▸ DIRECTION
The listing below contains a span that opens with the line containing "record = json.load(file)" and closes with the line containing "obj.matrix_world = Matrix.Identity(4)". Return that span exactly.

▸ DATA SEGMENT
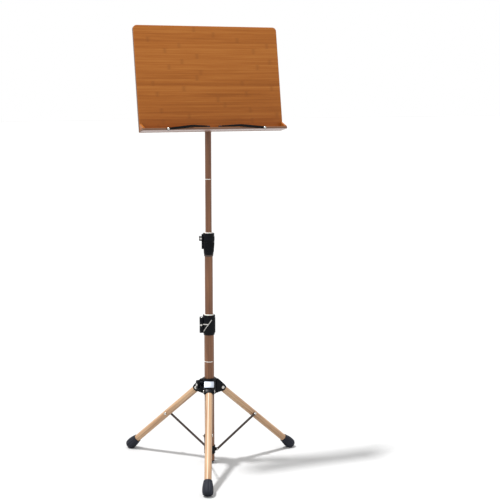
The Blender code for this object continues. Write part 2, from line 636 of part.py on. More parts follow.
def socket_parts(swivel):
    low, high = SOCKET_Z
    bore = UPPER_TUBE_R + GAP
    profile = [(0, high), (SOCKET_R - 3 * MM, high), (SOCKET_R, high - 3 * MM), (SOCKET_R, low + 1.5 * MM),
               (SOCKET_R - 1.5 * MM, low), (bore, low), (bore, SOCKET_BORE_TOP), (0, SOCKET_BORE_TOP)]
    socket = turned("desk_socket", swivel, profile, black_plastic())
    outline = [(-TILT_TONGUE_R, high - 6 * MM), (TILT_TONGUE_R, high - 6 * MM)]
    outline += arc((0, TILT_Z), TILT_TONGUE_R, 0, 180, 10)
    tongue = plate("socket_tongue", swivel, [outline], 2 * TILT_TONGUE_HALF, None, rotation=CROSSWISE)
    boss_at, hole_at = (-12 * MM, 0, SOCKET_KNOB_Z), (-18 * MM, 0, SOCKET_KNOB_Z)
    boss = cut_rod("socket_boss", swivel, 6 * MM, 12 * MM, boss_at, ALONG_X)
    bore_at = (0, 0, SOCKET_BORE_TOP - 50 * MM)
    tube_bore = cut_rod("socket_bore", swivel, bore, 100 * MM, bore_at, steps=SIDES)
    hinge_hole = cut_rod("socket_hinge_hole", swivel, TILT_BOLT_R + GAP, 60 * MM, (0, 0, TILT_Z), ALONG_X)
    screw_hole = cut_rod("socket_screw_hole", swivel, SOCKET_STUD_R + GAP, 20 * MM, hole_at, ALONG_X)
    combine(socket, "UNION", tongue, boss)
    combine(socket, "DIFFERENCE", tube_bore, hinge_hole, screw_hole)


def lobed_outline(radius, lobes, depth, count):
    points = []
    for i in range(count):
        angle = 2 * math.pi * i / count
        reach = radius - depth * (1 - math.cos(lobes * angle)) / 2
        points.append((reach * math.cos(angle), reach * math.sin(angle)))
    return points


def socket_knob(swivel):
    outline = lobed_outline(8.5 * MM, 5, 1.6 * MM, 30)
    where = (-25.5 * MM, 0, SOCKET_KNOB_Z)
    knob = plate("socket_knob", swivel, [outline], 13 * MM, black_plastic(), where, ALONG_X)
    start = UPPER_TUBE_R + GAP
    length = 20 * MM - start
    stud_at = (-start - length / 2, 0, SOCKET_KNOB_Z)
    stud = cut_rod("socket_stud", swivel, SOCKET_STUD_R, length, stud_at, ALONG_X)
    combine(knob, "UNION", stud)


def tilt_parts(desk):
    """The desk's steel bracket, the bolt across its ears and the knob that tightens it."""
    plate_y = DESK_BACK_Y + GAP
    outline = rounded_rectangle((-36 * MM, -45 * MM), (36 * MM, 36 * MM), [6 * MM] * 4, 3)
    root_y = plate_y + 1 * MM
    bracket = plate("tilt_bracket", desk, [outline], 2 * MM, black_steel(), (0, root_y, 0), SIDE_VIEW)
    ear = [(root_y, -22 * MM)] + arc((0, 0), TILT_TONGUE_R, -90, 90, 8) + [(root_y, 22 * MM)]
    offset = TILT_TONGUE_HALF + GAP + EAR_THICK / 2
    ears = [plate(f"ear_{name}", desk, [ear], EAR_THICK, None, (x, 0, 0), CROSSWISE)
            for name, x in (("left", -offset), ("right", offset))]
    hole = cut_rod("ear_holes", desk, TILT_BOLT_R + GAP, 60 * MM, rotation=ALONG_X)
    combine(bracket, "UNION", *ears)
    combine(bracket, "DIFFERENCE", hole)
    outside = TILT_TONGUE_HALF + GAP + EAR_THICK + GAP
    profile = [(0, outside + 4 * MM), (4.5 * MM, outside + 4 * MM), (5.5 * MM, outside + 3 * MM),
               (5.5 * MM, outside), (TILT_BOLT_R, outside), (TILT_BOLT_R, -28 * MM), (0, -28 * MM)]
    turned("tilt_bolt", desk, profile, bright_steel(), rotation=ALONG_X, steps=SMALL_SIDES)
    hole_outline = arc((0, 0), TILT_BOLT_R + GAP, 0, 337.5, 15)
    lobes = lobed_outline(15 * MM, 6, 2.4 * MM, 48)
    knob_half = 9 * MM
    plate("tilt_knob", desk, [lobes, hole_outline], 2 * knob_half, black_plastic(),
          (-outside - knob_half, 0, 0), ALONG_X)


# Desk

def desk_board(desk):
    half = DESK_WIDTH / 2
    outline = rounded_rectangle((-half, PANEL_Z[0]), (half, PANEL_Z[1]),
                                [1 * MM, 1 * MM, PANEL_CORNER_R, PANEL_CORNER_R], 6)
    middle_y = DESK_BACK_Y - PANEL_THICK / 2
    panel = plate("desk_panel", desk, [outline], PANEL_THICK, bamboo(), (0, middle_y, 0), SIDE_VIEW)
    bevelled(panel, 2.5 * MM)
    front = DESK_BACK_Y - PANEL_THICK - GAP
    ledge_front = front - LEDGE_DEPTH
    radii = [5 * MM, 5 * MM, 0.5 * MM, 0.5 * MM]
    outline = rounded_rectangle((-half, ledge_front), (half, front), radii, 4)
    middle_z = PANEL_Z[0] + LEDGE_THICK / 2
    ledge = plate("desk_ledge", desk, [outline], LEDGE_THICK, bamboo(), (0, 0, middle_z))
    bevelled(ledge, 1.2 * MM)
    holes = [cut_rod(f"ledge_screw_hole_{side}", desk, CLIP_SCREW_R + GAP, 2 * (CLIP_SCREW_DEPTH + 1 * MM),
                     (x, ledge_front, CLIP_PIN_Z), ALONG_Y)
             for side, x in (("left", -CLIP_X), ("right", CLIP_X))]
    combine(ledge, "DIFFERENCE", *holes)
    ledge_cheeks(desk, front)
    return ledge_front


def ledge_cheeks(desk, front):
    """Low wedges that close the ledge's ends."""
    low = PANEL_Z[0] + LEDGE_THICK + GAP
    outline = [(front, low), (front, low + CHEEK_RISE), (front - 3 * MM, low + CHEEK_RISE),
               (front - CHEEK_RUN, low + 2 * MM), (front - CHEEK_RUN, low)]
    offset = DESK_WIDTH / 2 - CHEEK_THICK / 2 - 0.6 * MM
    for side, x in (("left", -offset), ("right", offset)):
        cheek = plate(f"ledge_cheek_{side}", desk, [outline], CHEEK_THICK, bamboo(), (x, 0, 0), CROSSWISE)
        bevelled(cheek, 0.8 * MM, 1)


def clip_screw(name, desk, ledge_front, x):
    """A screw in the ledge's front edge; the clip turns on its shank."""
    head = ledge_front - CLIP_THICK - 2 * GAP
    end = ledge_front + CLIP_SCREW_DEPTH
    profile = [(0, end), (CLIP_SCREW_R, end), (CLIP_SCREW_R, head), (3.8 * MM, head),
               (3.4 * MM, head - 1.2 * MM), (1.8 * MM, head - 2 * MM), (0, head - 2.1 * MM)]
    turned(name, desk, profile, bright_steel(), (x, 0, CLIP_PIN_Z), ALONG_Y, steps=SMALL_SIDES)


def clip_path(mirror):
    """Centre line of a folded clip from its pin: along the ledge, then inwards to the tip."""
    elbow = (CLIP_ARM * math.cos(CLIP_RISE), 0, CLIP_ARM * math.sin(CLIP_RISE))
    tip = (elbow[0] + CLIP_FINGER, CLIP_INWARD, elbow[2])
    near = 0.9
    before = [near * c for c in elbow]
    after = [e + (1 - near) * (t - e) for e, t in zip(elbow, tip)]
    soft = [(b + 2 * e + a) / 4 for b, e, a in zip(before, elbow, after)]
    return [(x * mirror, y, z) for x, y, z in ((0, 0, 0), before, soft, after, tip)]


def page_clip(name, hinge, mirror):
    """A bent flat strip with a round eye; its origin is on its screw."""
    shape = bmesh.new()
    path = clip_path(mirror)
    verts = [shape.verts.new((x, y, z - CLIP_WIDTH / 2)) for x, y, z in path]
    edges = [shape.edges.new(pair) for pair in zip(verts, verts[1:])]
    grown = bmesh.ops.extrude_edge_only(shape, edges=edges)["geom"]
    raised = [item for item in grown if isinstance(item, bmesh.types.BMVert)]
    bmesh.ops.translate(shape, verts=raised, vec=(0, 0, CLIP_WIDTH))
    bmesh.ops.recalc_face_normals(shape, faces=shape.faces)
    mesh = bpy.data.meshes.new(name)
    shape.to_mesh(mesh)
    shape.free()
    clip = place(bpy.data.objects.new(name, mesh), hinge, black_steel(), (0, 0, 0), (0, 0, 0))
    wall = clip.modifiers.new("thickness", "SOLIDIFY")
    wall.thickness = CLIP_THICK
    wall.offset = 0
    eye = cut_rod(f"{name}_eye", hinge, 4.6 * MM, CLIP_THICK, rotation=ALONG_Y, steps=20)
    hole = cut_rod(f"{name}_hole", hinge, CLIP_SCREW_R + GAP, 10 * MM, rotation=ALONG_Y)
    tip = path[-1]
    half = 30 * MM
    seat_at = (tip[0] + mirror * (half - CLIP_TIP_SEAT), tip[1], tip[2])
    seat = box(f"{name}_tip_seat", hinge, (-half, -half, -half), (half, half, half), None, seat_at)
    combine(clip, "UNION", eye)
    combine(clip, "DIFFERENCE", hole, seat)
    return tip


def clip_tip(name, hinge, tip, mirror):
    """A rounded rubber end that closes on the clip's finger."""
    radius = 3.4 * MM
    profile = [(0, 5 * MM)] + [(radius * math.cos(a), 1.8 * MM + radius * math.sin(a))
                               for a in (math.radians(60), math.radians(30), 0.0)]
    profile += [(radius, -4 * MM), (0, -4 * MM)]
    where = (tip[0] - mirror * (CLIP_TIP_SEAT - 4 * MM - GAP), tip[1], tip[2])
    turned(name, hinge, profile, rubber(), where, (0, mirror * math.pi / 2, 0), steps=SMALL_SIDES)


def clips(desk, ledge_front):
    for side, mirror in (("left", 1), ("right", -1)):
        x = -mirror * CLIP_X
        clip_screw(f"clip_screw_{side}", desk, ledge_front, x)
        hinge = joint_axis(f"clip_{side}", desk, (x, ledge_front - GAP - CLIP_THICK / 2, CLIP_PIN_Z))
        tip = page_clip(f"page_clip_{side}", hinge, mirror)
        clip_tip(f"clip_tip_{side}", hinge, tip, mirror)


def build():
    column = joint_axis("column")
    hub_slide = joint_axis("hub_slide", column)
    middle = joint_axis("middle_slide", column)
    upper = joint_axis("upper_slide", middle)
    swivel = joint_axis("desk_swivel", upper)
    desk = joint_axis("desk_tilt", swivel, (0, 0, TILT_Z), (-DESK_TILT, 0, 0))
    column_tubes(column, middle, upper)
    end_plug(column)
    lower_collar(column)
    slide_guide("middle_guide", middle, MIDDLE_TUBE_R, MIDDLE_TUBE_Z[0], LOWER_TUBE_R - TUBE_WALL)
    slide_guide("upper_guide", upper, UPPER_TUBE_R, UPPER_TUBE_Z[0], MIDDLE_TUBE_R - TUBE_WALL)
    clamp_parts("lower", column, LOWER_CLAMP)
    clamp_parts("upper", middle, UPPER_CLAMP)
    clamp_ring(middle, UPPER_CLAMP)
    knob_spoke = hub_solid(hub_slide)
    hub_knob(knob_spoke)
    hub_plate(hub_slide)
    for side in LEG_TURNS:
        leg_parts(side, hub_slide)
        brace_parts(side, column)
    socket_parts(swivel)
    socket_knob(swivel)
    tilt_parts(desk)
    clips(desk, desk_board(desk))


clear_scene()
PARTS = new_collection("music_stand")
CUTTERS = new_collection("cutters")
CUTTERS.hide_render = True
build()
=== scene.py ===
"""The looks of a bamboo-desked music stand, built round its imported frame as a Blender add-on's operators."""
import json
import math

import bmesh
import bpy
from bpy.props import FloatProperty, FloatVectorProperty, IntProperty, PointerProperty
from bpy.types import Operator, Panel, PropertyGroup
from mathutils import Matrix, Vector


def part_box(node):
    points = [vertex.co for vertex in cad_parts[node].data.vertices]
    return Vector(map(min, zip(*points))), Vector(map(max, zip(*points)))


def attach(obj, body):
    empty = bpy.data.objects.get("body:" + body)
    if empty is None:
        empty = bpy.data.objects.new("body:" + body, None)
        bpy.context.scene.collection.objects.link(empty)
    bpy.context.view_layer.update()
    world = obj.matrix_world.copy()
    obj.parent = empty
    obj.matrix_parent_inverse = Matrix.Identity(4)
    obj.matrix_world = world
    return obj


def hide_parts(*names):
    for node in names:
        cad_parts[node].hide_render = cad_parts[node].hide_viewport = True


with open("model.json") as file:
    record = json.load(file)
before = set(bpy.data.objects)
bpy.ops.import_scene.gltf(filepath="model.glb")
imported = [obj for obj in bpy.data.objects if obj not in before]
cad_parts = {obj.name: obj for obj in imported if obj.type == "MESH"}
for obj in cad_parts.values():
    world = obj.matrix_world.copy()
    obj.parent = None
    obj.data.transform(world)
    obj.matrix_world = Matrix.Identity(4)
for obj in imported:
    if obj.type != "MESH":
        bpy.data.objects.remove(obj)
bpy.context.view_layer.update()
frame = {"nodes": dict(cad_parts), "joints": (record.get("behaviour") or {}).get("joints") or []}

bl_info = {
    "name": "Music Stand",
    "version": (1, 0, 0),
    "blender": (4, 5, 0),
    "location": "View3D > Sidebar > Music Stand",
    "description": "Details and finishes for a telescopic music stand",
    "category": "Object",
}

MM = 0.001
SIDES = ("front", "left", "right")
JOINTS = {joint["name"]: joint for joint in frame["joints"]}
TURN_STEPS = 64
SHARP = math.radians(38)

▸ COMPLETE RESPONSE
    record = json.load(file)
before = set(bpy.data.objects)
bpy.ops.import_scene.gltf(filepath="model.glb")
imported = [obj for obj in bpy.data.objects if obj not in before]
cad_parts = {obj.name: obj for obj in imported if obj.type == "MESH"}
for obj in cad_parts.values():
    world = obj.matrix_world.copy()
    obj.parent = None
    obj.data.transform(world)
    obj.matrix_world = Matrix.Identity(4)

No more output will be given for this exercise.